#### The exercise:
Copy each line of the entries that contains the word "threads".

── Recorded information ──

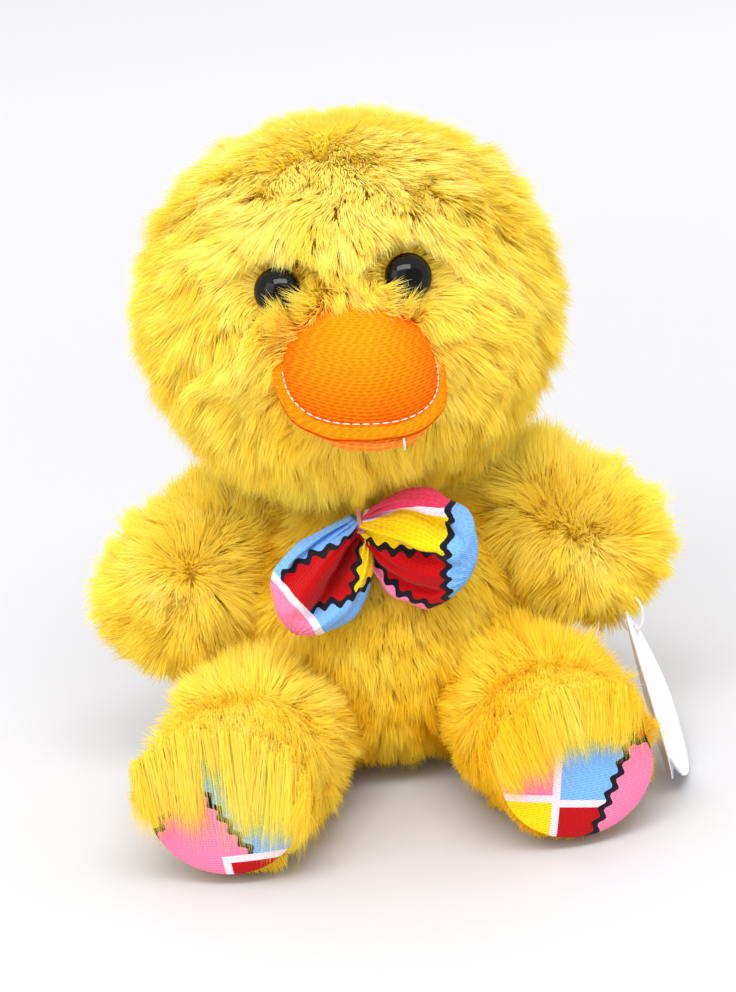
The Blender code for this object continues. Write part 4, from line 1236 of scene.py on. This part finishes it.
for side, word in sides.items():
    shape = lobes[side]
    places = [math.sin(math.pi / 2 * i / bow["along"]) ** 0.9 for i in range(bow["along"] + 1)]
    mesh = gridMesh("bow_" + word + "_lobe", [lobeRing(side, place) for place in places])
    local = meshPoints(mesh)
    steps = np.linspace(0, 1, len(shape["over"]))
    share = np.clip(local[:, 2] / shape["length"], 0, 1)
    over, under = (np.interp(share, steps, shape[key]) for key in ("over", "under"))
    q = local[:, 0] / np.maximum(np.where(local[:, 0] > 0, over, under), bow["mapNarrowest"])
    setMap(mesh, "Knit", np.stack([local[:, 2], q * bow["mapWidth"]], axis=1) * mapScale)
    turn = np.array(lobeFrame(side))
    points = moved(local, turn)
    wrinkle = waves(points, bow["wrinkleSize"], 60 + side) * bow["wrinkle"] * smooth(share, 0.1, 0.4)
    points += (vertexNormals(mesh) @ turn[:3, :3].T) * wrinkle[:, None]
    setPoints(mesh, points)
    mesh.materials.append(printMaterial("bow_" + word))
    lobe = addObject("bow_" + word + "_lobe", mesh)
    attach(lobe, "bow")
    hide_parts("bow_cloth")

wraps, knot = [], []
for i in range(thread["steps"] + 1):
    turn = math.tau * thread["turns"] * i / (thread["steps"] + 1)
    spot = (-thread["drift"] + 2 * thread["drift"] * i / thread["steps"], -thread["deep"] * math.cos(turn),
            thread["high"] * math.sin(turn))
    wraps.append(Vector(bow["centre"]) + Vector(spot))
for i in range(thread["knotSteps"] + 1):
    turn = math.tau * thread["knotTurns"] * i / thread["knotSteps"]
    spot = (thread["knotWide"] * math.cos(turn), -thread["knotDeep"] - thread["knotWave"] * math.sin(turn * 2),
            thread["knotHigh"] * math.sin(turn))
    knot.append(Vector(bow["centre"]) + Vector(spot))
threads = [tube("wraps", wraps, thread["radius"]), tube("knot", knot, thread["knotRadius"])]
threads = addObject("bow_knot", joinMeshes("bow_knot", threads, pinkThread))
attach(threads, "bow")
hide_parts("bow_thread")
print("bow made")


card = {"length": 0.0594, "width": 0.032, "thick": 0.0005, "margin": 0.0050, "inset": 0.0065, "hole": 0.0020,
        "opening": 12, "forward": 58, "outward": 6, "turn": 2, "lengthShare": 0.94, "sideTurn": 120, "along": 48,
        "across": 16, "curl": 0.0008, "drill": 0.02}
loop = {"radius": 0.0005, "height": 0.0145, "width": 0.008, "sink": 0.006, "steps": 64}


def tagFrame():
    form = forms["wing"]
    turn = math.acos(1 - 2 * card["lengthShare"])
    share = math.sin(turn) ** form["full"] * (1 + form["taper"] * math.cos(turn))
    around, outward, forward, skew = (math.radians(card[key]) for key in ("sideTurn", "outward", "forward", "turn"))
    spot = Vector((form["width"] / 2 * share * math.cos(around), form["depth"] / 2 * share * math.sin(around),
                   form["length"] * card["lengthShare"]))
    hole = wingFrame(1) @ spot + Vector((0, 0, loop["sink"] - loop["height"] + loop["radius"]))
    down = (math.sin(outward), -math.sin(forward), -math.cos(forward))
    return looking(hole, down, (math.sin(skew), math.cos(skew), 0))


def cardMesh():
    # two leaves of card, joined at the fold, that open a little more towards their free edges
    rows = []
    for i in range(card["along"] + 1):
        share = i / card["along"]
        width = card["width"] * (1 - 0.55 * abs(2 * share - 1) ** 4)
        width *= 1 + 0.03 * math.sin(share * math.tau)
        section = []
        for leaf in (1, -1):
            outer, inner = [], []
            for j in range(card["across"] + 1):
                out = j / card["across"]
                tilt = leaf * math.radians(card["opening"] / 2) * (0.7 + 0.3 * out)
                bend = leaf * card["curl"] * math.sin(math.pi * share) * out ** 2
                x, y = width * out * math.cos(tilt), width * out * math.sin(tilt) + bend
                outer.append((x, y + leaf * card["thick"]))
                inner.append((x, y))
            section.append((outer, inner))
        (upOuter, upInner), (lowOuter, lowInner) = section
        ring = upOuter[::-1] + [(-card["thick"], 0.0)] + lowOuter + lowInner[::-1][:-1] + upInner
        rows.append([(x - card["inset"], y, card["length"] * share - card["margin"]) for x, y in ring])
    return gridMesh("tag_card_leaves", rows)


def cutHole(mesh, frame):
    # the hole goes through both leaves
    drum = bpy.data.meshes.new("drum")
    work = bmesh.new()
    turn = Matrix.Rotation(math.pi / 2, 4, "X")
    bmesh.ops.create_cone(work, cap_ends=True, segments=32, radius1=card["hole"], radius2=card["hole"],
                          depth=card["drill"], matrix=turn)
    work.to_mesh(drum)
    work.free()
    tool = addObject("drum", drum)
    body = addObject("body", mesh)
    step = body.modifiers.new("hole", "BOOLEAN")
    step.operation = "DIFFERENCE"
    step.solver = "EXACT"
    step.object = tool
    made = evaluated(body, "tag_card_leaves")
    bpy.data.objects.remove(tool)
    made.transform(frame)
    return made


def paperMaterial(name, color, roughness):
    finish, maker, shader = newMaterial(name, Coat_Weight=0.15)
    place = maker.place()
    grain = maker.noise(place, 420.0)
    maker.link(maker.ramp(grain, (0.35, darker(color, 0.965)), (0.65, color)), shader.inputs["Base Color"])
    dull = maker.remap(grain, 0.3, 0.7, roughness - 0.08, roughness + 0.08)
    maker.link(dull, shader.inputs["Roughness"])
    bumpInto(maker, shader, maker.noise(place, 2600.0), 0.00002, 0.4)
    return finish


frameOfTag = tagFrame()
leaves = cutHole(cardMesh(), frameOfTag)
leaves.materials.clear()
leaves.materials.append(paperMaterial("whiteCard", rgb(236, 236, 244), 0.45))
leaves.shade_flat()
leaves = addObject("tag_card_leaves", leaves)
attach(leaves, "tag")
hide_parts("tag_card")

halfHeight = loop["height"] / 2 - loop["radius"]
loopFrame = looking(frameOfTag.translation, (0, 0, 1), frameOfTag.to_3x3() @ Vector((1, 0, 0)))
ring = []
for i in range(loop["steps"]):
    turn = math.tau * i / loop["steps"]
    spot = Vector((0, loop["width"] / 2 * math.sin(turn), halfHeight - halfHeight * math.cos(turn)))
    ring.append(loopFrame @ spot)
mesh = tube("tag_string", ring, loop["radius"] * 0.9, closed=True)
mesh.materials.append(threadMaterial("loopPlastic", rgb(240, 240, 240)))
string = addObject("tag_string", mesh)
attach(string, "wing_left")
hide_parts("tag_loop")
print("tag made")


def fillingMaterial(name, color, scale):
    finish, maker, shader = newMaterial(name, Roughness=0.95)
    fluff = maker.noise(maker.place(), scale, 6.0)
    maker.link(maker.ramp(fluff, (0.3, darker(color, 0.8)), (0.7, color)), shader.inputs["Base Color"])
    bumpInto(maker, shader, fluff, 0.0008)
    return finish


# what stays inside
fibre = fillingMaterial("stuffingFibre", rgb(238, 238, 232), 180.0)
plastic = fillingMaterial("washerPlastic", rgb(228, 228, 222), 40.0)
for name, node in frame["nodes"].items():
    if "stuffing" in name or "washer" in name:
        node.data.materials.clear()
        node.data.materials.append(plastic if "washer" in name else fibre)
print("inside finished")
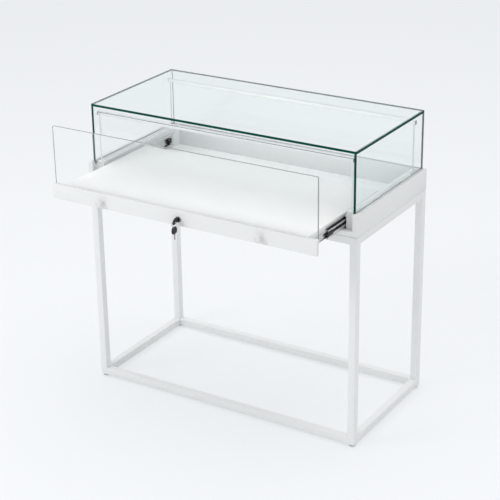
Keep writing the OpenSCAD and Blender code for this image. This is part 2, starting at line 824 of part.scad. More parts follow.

───

#### Answer to the exercise:
threads = [tube("wraps", wraps, thread["radius"]), tube("knot", knot, thread["knotRadius"])]
threads = addObject("bow_knot", joinMeshes("bow_knot", threads, pinkThread))
attach(threads, "bow")